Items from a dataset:
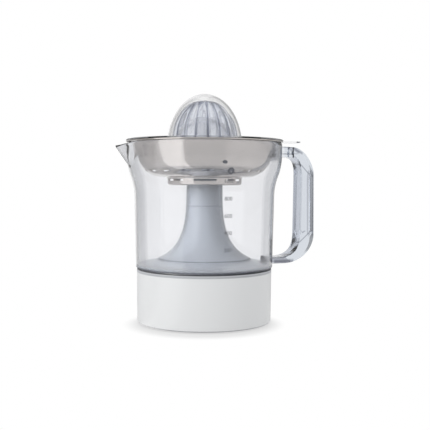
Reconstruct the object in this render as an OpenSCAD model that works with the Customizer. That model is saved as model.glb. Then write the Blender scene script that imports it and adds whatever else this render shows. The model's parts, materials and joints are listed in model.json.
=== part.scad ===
// Electric citrus press: power unit, measuring jug, strainer, cone and dust cover.
// Frame: origin on the drive axis in the plane of the feet, +Z up, +X to the handle, -X to the spout.

/* [Power unit] */
// Outer radius of the housing at its top edge
housing_r = 67.2; // [64:0.2:74]
// Top radius of the housing less its bottom radius
housing_taper = 0.4; // [0:0.1:1]
// Wall of the housing
housing_wall = 2.4; // [2:0.1:3]
// Height of the housing wall
housing_h = 49.5; // [48:0.5:60]
// Gap between the table and the housing's lower edge
foot_gap = 1.5; // [1:0.1:3]
// Height of the trim ring above the housing
trim_h = 3; // [2:0.1:5]
// Shadow gap between the trim ring and the jug
shadow_gap = 1.5; // [1:0.1:2.5]
// Thickness of the bottom cover
plate_t = 2.4; // [2:0.1:3]
// Radius of a rubber foot
foot_r = 6.5; // [5:0.1:8]
// Distance of a foot's centre from the housing's inner face
foot_inset = 12.4; // [11:0.1:16]
// Angle between the handle axis and the bottom cover's screws
post_angle = 65; // [62:1:68]
// Radius of the cord outlet
gland_r = 3.4; // [2.5:0.1:4]

/* [Jug] */
// Overhang of the jug over the housing
jug_overhang = 0.8; // [0:0.1:2]
// Height of the jug
jug_h = 123; // [118:0.5:135]
// Wall of the jug
jug_wall = 2.4; // [2:0.1:3]
// Radius gained between the jug's foot and the start of its flare
jug_draft = 1.5; // [0.5:0.1:3]
// Radius gained in the flare
jug_flare = 7.5; // [5:0.1:10]
// Height of the flare's lower end below the rim
flare_low = 53.5; // [50:0.5:58]
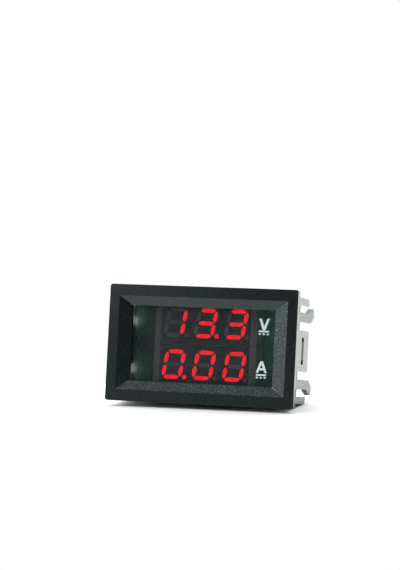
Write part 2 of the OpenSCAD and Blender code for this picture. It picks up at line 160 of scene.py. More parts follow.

# EXERCISE DIRECTIONS
Repeat the material word for word, in full.

# EXERCISE SOLUTION
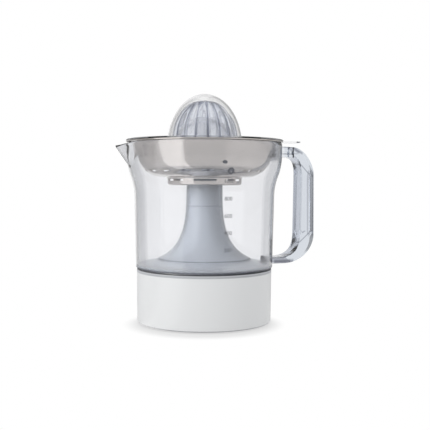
Reconstruct the object in this render as an OpenSCAD model that works with the Customizer. That model is saved as model.glb. Then write the Blender scene script that imports it and adds whatever else this render shows. The model's parts, materials and joints are listed in model.json.
=== part.scad ===
// Electric citrus press: power unit, measuring jug, strainer, cone and dust cover.
// Frame: origin on the drive axis in the plane of the feet, +Z up, +X to the handle, -X to the spout.

/* [Power unit] */
// Outer radius of the housing at its top edge
housing_r = 67.2; // [64:0.2:74]
// Top radius of the housing less its bottom radius
housing_taper = 0.4; // [0:0.1:1]
// Wall of the housing
housing_wall = 2.4; // [2:0.1:3]
// Height of the housing wall
housing_h = 49.5; // [48:0.5:60]
// Gap between the table and the housing's lower edge
foot_gap = 1.5; // [1:0.1:3]
// Height of the trim ring above the housing
trim_h = 3; // [2:0.1:5]
// Shadow gap between the trim ring and the jug
shadow_gap = 1.5; // [1:0.1:2.5]
// Thickness of the bottom cover
plate_t = 2.4; // [2:0.1:3]
// Radius of a rubber foot
foot_r = 6.5; // [5:0.1:8]
// Distance of a foot's centre from the housing's inner face
foot_inset = 12.4; // [11:0.1:16]
// Angle between the handle axis and the bottom cover's screws
post_angle = 65; // [62:1:68]
// Radius of the cord outlet
gland_r = 3.4; // [2.5:0.1:4]

/* [Jug] */
// Overhang of the jug over the housing
jug_overhang = 0.8; // [0:0.1:2]
// Height of the jug
jug_h = 123; // [118:0.5:135]
// Wall of the jug
jug_wall = 2.4; // [2:0.1:3]
// Radius gained between the jug's foot and the start of its flare
jug_draft = 1.5; // [0.5:0.1:3]
// Radius gained in the flare
jug_flare = 7.5; // [5:0.1:10]
// Height of the flare's lower end below the rim
flare_low = 53.5; // [50:0.5:58]
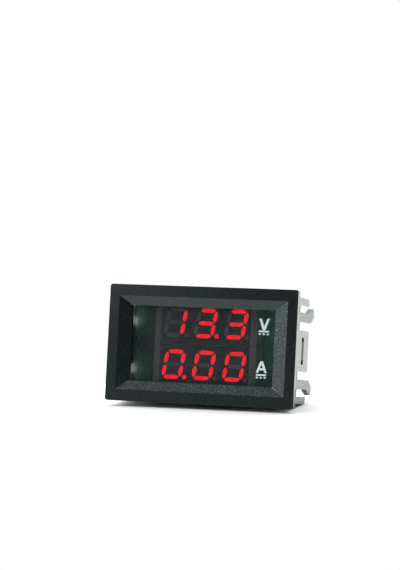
Write part 2 of the OpenSCAD and Blender code for this picture. It picks up at line 160 of scene.py. More parts follow.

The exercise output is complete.